It seems almost certain that there was once an RNA word in which RNA functioned both as a genetic material and a source of essential catalytic activities. It helps to think of the problem of the Origin of Life as made up of three possibly overlapping sub problems. How did the RNA world come into existence? How did the RNA world “invent” the last common ancestor of life (LCA), a microorganism of the DNA/RNA/Protein world? How did the LCA diversify into the multitude of early life forms that we know from the fossil record or infer from extant life? This book has much to offer those interested in the first and last of these problems. The possibility that life exists elsewhere in the solar system or the Universe is another topic addressed by several authors.
The core of the book is concerned with the first problem. Life must have originated in an aqueous environment, but was it on a snowball earth, in a hydrothermal vent or on the shores of a temperate ocean? The bad news is that two of these hypotheses must presumably be wrong: the good news is that one of them is probably right. This is a frustrating problem that you can’t resist thinking about although you know that you are not likely to find a generally accepted solution, at least for the present. Fortunately, several chapters attempt to justify one or other of these different points of view and they make instructive reading.
How did the organic molecules involved in the earliest stages of chemical evolution accumulate on the primitive earth? Were they formed as a prebiotic soup when reactive intermediates that had formed in the atmosphere dissolved in surface waters and reacted together, or did they arrive in meteorites and comets? Maybe there never was a prebiotic soup, just a thin layer of prebiotic paste formed on and firmly stuck to the surface of minerals such as iron sulfides. All of these possibilities are explored. If you pay your money (to buy this book) you can take your choice.

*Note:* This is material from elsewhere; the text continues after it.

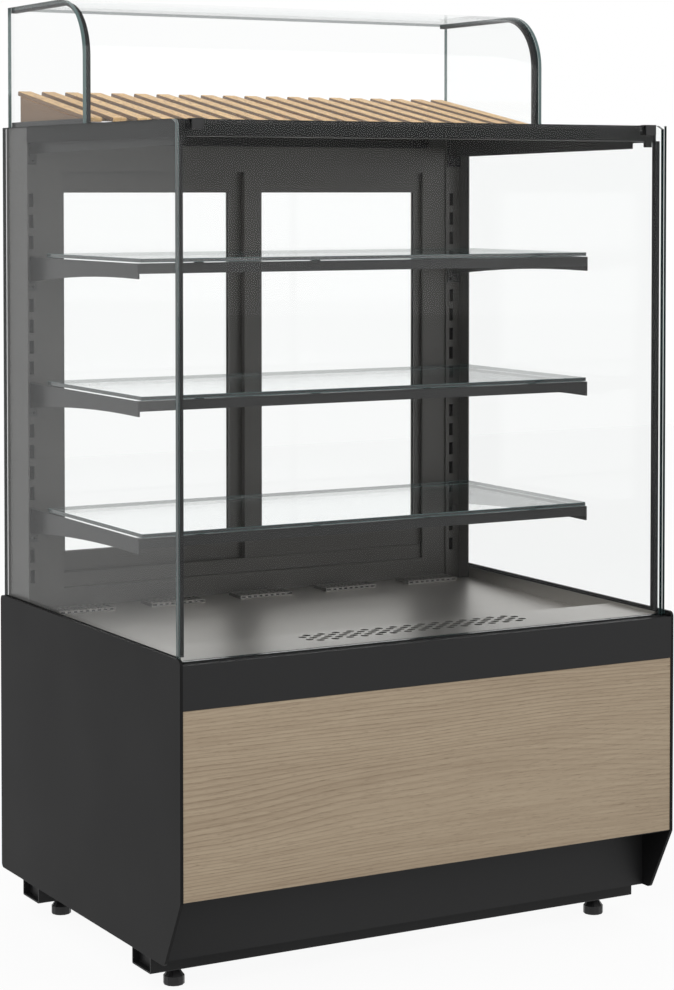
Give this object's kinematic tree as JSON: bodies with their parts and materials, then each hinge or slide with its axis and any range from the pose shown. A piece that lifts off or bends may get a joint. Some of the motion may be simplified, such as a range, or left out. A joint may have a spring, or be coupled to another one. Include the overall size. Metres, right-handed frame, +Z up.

Now we come to the most challenging problem of all. Let us assume that an adequate prebiotic soup or paste was available. How did the transition from chemical chaos to biological order come about? Darwinian selection must have emerged early as a source of complexity, but what was the first system to appear on the primitive earth that was capable of Darwinian selection? Was it RNA, some simpler covalent polymer of perhaps some non-covalent aggregate? Are there complex evolvable metabolisms that do not depend on a genetic material? You wont find definitive answers to any of these important questions in this or any other book on the Origin of Life, but here you will find them discussed from a variety of different perspectives in a stimulating way. You may even be tempted to do an experiment!